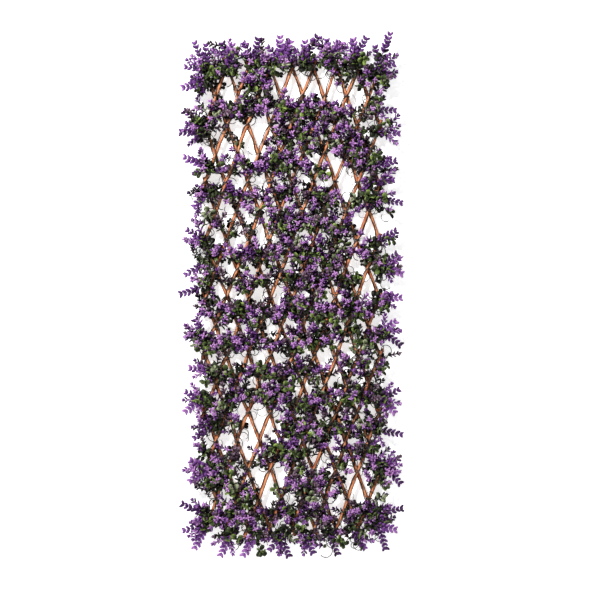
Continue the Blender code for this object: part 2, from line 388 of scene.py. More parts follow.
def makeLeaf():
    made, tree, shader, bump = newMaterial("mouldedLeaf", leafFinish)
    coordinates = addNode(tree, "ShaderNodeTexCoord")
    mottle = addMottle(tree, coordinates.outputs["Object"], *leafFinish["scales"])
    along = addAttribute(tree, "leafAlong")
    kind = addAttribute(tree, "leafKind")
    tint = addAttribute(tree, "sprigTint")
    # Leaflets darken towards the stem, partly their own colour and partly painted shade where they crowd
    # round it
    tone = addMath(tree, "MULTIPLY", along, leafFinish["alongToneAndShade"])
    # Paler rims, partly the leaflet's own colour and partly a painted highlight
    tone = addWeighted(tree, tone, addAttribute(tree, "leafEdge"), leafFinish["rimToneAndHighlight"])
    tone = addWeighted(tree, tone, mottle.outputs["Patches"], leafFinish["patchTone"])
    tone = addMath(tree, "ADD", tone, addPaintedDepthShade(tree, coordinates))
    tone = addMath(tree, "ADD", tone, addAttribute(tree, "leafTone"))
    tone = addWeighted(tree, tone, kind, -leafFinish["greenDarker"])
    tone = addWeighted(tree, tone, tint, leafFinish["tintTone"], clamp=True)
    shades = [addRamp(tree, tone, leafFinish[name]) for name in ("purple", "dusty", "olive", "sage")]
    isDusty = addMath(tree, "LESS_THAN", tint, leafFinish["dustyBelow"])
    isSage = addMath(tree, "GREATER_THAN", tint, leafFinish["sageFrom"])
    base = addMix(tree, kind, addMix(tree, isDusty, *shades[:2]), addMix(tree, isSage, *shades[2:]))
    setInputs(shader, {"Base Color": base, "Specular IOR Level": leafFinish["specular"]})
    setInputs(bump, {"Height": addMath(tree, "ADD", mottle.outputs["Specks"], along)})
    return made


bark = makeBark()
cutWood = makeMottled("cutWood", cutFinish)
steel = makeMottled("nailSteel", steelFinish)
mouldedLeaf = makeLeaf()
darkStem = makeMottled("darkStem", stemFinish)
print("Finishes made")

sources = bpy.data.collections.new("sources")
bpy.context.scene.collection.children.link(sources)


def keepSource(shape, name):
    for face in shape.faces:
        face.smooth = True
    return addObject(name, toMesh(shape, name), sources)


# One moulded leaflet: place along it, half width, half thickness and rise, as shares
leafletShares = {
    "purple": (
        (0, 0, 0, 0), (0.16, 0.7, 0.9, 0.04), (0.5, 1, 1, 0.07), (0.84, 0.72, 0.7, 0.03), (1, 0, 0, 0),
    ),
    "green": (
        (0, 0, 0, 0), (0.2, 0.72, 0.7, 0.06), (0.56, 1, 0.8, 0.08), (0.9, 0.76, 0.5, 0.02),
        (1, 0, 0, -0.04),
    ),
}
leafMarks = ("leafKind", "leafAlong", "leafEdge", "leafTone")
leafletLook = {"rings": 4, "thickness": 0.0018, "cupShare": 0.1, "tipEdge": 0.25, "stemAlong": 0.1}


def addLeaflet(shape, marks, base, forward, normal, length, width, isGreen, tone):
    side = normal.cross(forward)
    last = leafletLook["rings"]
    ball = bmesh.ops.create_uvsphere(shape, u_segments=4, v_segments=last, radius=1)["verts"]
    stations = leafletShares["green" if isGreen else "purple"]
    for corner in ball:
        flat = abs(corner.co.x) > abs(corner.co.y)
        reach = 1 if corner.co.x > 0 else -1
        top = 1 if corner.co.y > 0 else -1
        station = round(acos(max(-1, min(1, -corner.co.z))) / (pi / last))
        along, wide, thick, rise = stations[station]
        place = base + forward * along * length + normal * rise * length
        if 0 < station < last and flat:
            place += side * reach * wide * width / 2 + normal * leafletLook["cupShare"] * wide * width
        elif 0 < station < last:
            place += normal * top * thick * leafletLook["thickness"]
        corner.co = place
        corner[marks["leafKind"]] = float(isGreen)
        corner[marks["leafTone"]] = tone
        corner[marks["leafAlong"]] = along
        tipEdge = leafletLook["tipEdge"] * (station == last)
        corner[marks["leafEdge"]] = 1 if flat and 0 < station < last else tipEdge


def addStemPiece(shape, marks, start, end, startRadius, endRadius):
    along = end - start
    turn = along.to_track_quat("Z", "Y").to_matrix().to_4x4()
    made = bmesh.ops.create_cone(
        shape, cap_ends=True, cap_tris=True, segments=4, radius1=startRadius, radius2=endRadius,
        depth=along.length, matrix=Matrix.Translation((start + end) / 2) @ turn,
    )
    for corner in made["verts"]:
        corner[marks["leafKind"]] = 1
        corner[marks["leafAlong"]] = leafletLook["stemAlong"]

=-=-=

## Exercise brief
Report the number of lines in the listing that include the string "scene"; give nothing but the number.

## Response to the task
2